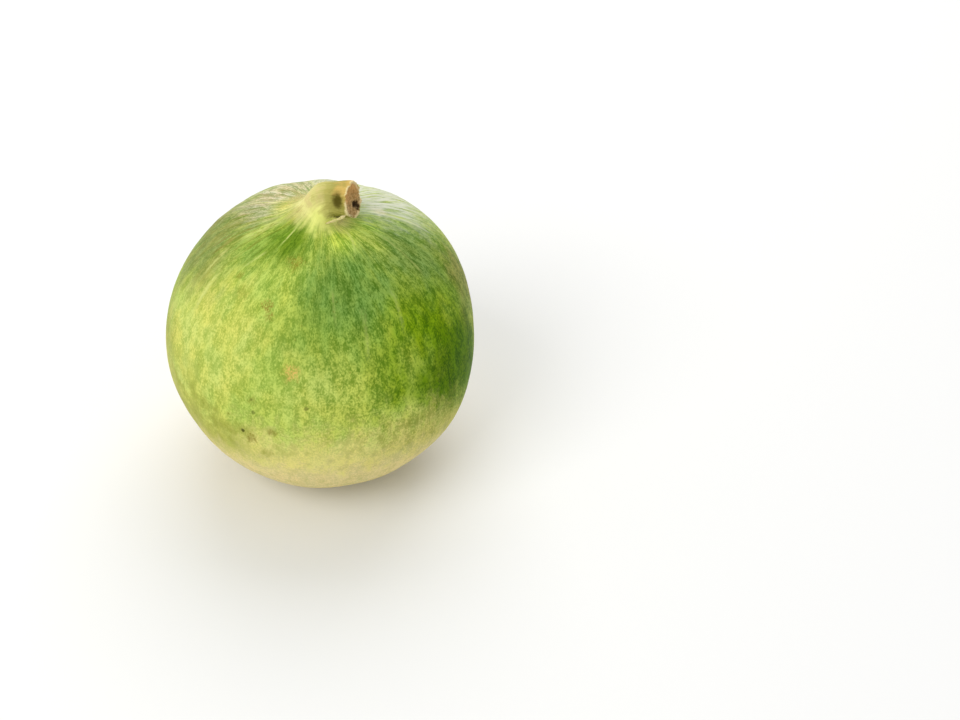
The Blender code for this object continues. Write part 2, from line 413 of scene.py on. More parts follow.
def build_skin(material):
    grid = skin_grid()
    lengths = arc_lengths(grid)
    lengths = lengths - lengths[len(COLLAR_SHARES)]
    growth = growth_coordinates(turns(SKIN_SEGMENTS), lengths)
    on_body = smooth_step(*FLAT_FOOT, grid[..., 2])
    below_neck = smooth_step(*SMOOTH_NECK, lengths)[:, None]
    near_stem = smooth_step(*RIDGES_END, lengths)[:, None]
    streaks = noise_at(growth * (14, 14, 3), (7, 1, 4)) + 0.5 * noise_at(growth * (34, 34, 7), (2, 9, 5))
    pits = noise_at(growth * (16, 16, 12), (4, 4, 8))
    strength = RIDGES_SHARE + (1 - RIDGES_SHARE) * near_stem
    relief = STREAK_RIDGE_HEIGHT * streaks * strength + PIT_DEPTH * pits
    grid = grid + grid_normals(grid) * (relief * on_body * below_neck)[..., None]
    mesh = grid_mesh("fruit_skin", grid, growth)
    add_piece("fruit_skin", mesh, [material], "fruit")


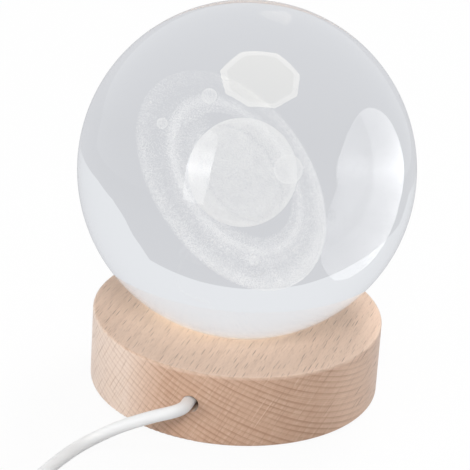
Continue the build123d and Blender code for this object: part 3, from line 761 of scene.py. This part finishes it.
def beechRays(tree, setup, place, across, facing, colour):
    # dark dashes on the face, dark or pale on the end, then long thin lines on the end grain
    ray, mood = fleckMask(tree, setup, place, setup["fleckCell"], setup["fleckStart"])
    small = fleckMask(tree, setup, place, setup["smallCell"], setup["smallFleckStart"])[0]
    pale = product(tree, rangeNode(tree, mood, *setup["paleRange"]),
                   rangeNode(tree, facing, *setup["paleTurn"]))
    rayColour = mixNode(tree, pale, setup["fleck"], setup["paleRay"])
    colour = mixNode(tree, product(tree, ray, rangeNode(tree, facing, *setup["fleckTurn"])),
                     colour, rayColour)
    colour = mixNode(tree, product(tree, small, setup["smallFleckShare"]), colour, setup["fleck"])
    sway = grainNoise(tree, place, setup["raySwaySize"])
    across = mathNode(tree, "MULTIPLY_ADD", sway, setup["raySway"], across)
    line = repeatedLine(tree, across, setup["raySpacing"], *setup["rayLine"])
    broken = grainNoise(tree, place, setup["rayBreakSize"])
    onEnd = product(tree, rangeNode(tree, facing, *setup["rayTurn"]),
                    rangeNode(tree, broken, *setup["rayBreak"]))
    line = product(tree, product(tree, line, onEnd), setup["rayShare"])
    return mixNode(tree, line, colour, setup["late"]), ray


def topEdgeHighlightMask(tree, setup, place):
    # painted highlight near the sanded top edge
    flat = vectorNode(tree, "LENGTH", vectorNode(tree, "MULTIPLY", place, (1.0, 1.0, 0.0)))
    inward = mathNode(tree, "SUBTRACT", flat, setup["edgeRadius"])
    apart = tree.nodes.new("ShaderNodeSeparateXYZ")
    tree.links.new(place, apart.inputs["Vector"])
    below = mathNode(tree, "SUBTRACT", apart.outputs["Z"], setup["edgeHeight"])
    away = mathNode(tree, "SQRT", mathNode(tree, "MULTIPLY_ADD", inward, inward, product(tree, below, below)))
    return rangeNode(tree, away, *setup["edgeHighlightFade"], 0.0, setup["edgeHighlightShare"])


def makeBeech(setup):
    material, nodes, links, shader = newMaterial(
        "beechWood", dict(zip(("Sheen Weight", "Sheen Roughness"), setup["sheen"])))
    tree = material.node_tree
    given = nodes.new("ShaderNodeTexCoord")
    # turned so that X runs across the rays, Y along the grain and Z across the growth rings
    turned = addNode(nodes, "ShaderNodeMapping", vector_type="POINT")
    lean = atan2(setup["ringLean"], sqrt(1 - setup["ringLean"]**2))
    turned.inputs["Rotation"].default_value = (0, -lean, 0)
    links.new(given.outputs["Object"], turned.inputs["Vector"])
    place = turned.outputs["Vector"]
    apart = nodes.new("ShaderNodeSeparateXYZ")
    links.new(place, apart.inputs["Vector"])
    # end grain faces along Y; the face toward X gets a painted sheen and the face toward -X painted shade
    facing, sideFacing = (vectorNode(tree, "DOT_PRODUCT", given.outputs["Normal"], axis)
                          for axis in ((0.0, 1.0, 0.0), (1.0, 0.0, 0.0)))
    facing = mathNode(tree, "ABSOLUTE", facing)
    rings = beechRings(tree, setup, place, apart.outputs["Z"], facing, sideFacing)
    colour = beechTone(tree, setup, place, facing, sideFacing)
    colour = mixNode(tree, rings, colour, setup["late"])
    colour, ray = beechRays(tree, setup, place, apart.outputs["X"], facing, colour)
    # pores: fine streaks along the grain
    pores = grainNoise(tree, place, setup["poreSize"])
    share = rangeNode(tree, pores, *setup["poreRange"], 0.0, setup["poreShare"])
    colour = mixNode(tree, share, colour, setup["late"])
    # painted highlight along the top edge
    colour = mixNode(tree, topEdgeHighlightMask(tree, setup, given.outputs["Object"]), colour, setup["edge"])
    links.new(colour, shader.inputs["Base Color"])
    links.new(rangeNode(tree, pores, *setup["roughRange"], *setup["roughness"]), shader.inputs["Roughness"])
    strength, distance = setup["relief"]
    relief = addNode(nodes, "ShaderNodeBump", {"Strength": strength, "Distance": distance})
    height = mathNode(tree, "MULTIPLY_ADD", ray, setup["fleckHeight"], pores)
    links.new(height, relief.inputs["Height"])
    links.new(relief.outputs["Normal"], shader.inputs["Normal"])
    return material


wear(nodesByName["wood_base"], makeBeech(beechSetup))
print("beech dressed")

# Each material: its CAD nodes, light and dark tone, roughness, grain, bump and other shader values
metal = {"Metallic": 1.0}
plainLooks = {
    "darkFoam": (["foot_pad"], (0.035, 0.035, 0.037), (0.02, 0.02, 0.02), 0.8, 1800.0, 0.6, {}),
    "coverBoard": (["bottom_cover"], (0.80, 0.80, 0.77), (0.74, 0.74, 0.71), 0.55, 1500.0, 0.1, {}),
    "screwSteel": (["cover_screws", "board_screws", "switch_screws"],
                   (0.62, 0.62, 0.64), (0.5, 0.5, 0.52), 0.28, 3000.0, 0.05, metal),
    "boardMask": (["led_board"], (0.86, 0.87, 0.84), (0.80, 0.81, 0.78), 0.3, 900.0, 0.05, {}),
    "ledPhosphor": (["leds"], (0.92, 0.75, 0.25), (0.85, 0.66, 0.2), 0.4, 3000.0, 0.05, {}),
    "chipBlack": (["resistors"], (0.03, 0.03, 0.035), (0.015, 0.015, 0.018), 0.5, 3000.0, 0.05, {}),
    "frostedWindow": (["lens_cover"], (0.9, 0.9, 0.9), (0.85, 0.85, 0.85), 0.5, 2500.0, 0.3,
                      {"Transmission_Weight": 0.3}),
    "brightSolder": (["solder_joints"], (0.7, 0.7, 0.72), (0.6, 0.6, 0.62), 0.2, 2000.0, 0.1, metal),
    "redVinyl": (["red_wire", "switch_red_wires"],
                 (0.6, 0.03, 0.02), (0.5, 0.02, 0.015), 0.35, 2000.0, 0.03, {}),
    "blackVinyl": (["black_wire", "switch_black_wire"],
                   (0.02, 0.02, 0.02), (0.012, 0.012, 0.012), 0.35, 2000.0, 0.03, {}),
    "naturalNylon": (["cable_tie"], (0.8, 0.8, 0.74), (0.72, 0.72, 0.66), 0.45, 2000.0, 0.05, {}),
    "tieVinyl": (["coil_tie"], (0.84, 0.84, 0.86), (0.78, 0.78, 0.8), 0.45, 2000.0, 0.1, {}),
    "switchShell": (["switch_lower_shell", "switch_upper_shell"],
                    (0.86, 0.86, 0.87), (0.82, 0.82, 0.83), 0.32, 2600.0, 0.06, {}),
    "switchCap": (["switch_button"], (0.84, 0.84, 0.85), (0.79, 0.79, 0.80), 0.38, 2600.0, 0.1, {}),
    "blackMoulding": (["switch_block", "plug_tongue"],
                      (0.03, 0.03, 0.03), (0.02, 0.02, 0.02), 0.5, 2000.0, 0.1, {}),
    "plugVinyl": (["plug_moulding"], (0.86, 0.86, 0.87), (0.82, 0.82, 0.83), 0.38, 1800.0, 0.1, {}),
    "nickelPlate": (["plug_shell"], (0.74, 0.74, 0.76), (0.66, 0.66, 0.68), 0.18, 2500.0, 0.03, metal),
    "goldFlash": (["plug_contacts"], (0.85, 0.62, 0.25), (0.75, 0.53, 0.2), 0.22, 2500.0, 0.03, metal),
}
for name, (nodeNames, *look, extra) in plainLooks.items():
    finish = skinMaterial(name, *look, **extra)
    for nodeName in nodeNames:
        wear(nodesByName[nodeName], finish)
print("finishes given")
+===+
What to do =
Read the entries and show each line that mentions "Blender".

Solution =
The Blender code for this object continues. Write part 2, from line 413 of scene.py on. More parts follow.
Continue the build123d and Blender code for this object: part 3, from line 761 of scene.py. This part finishes it.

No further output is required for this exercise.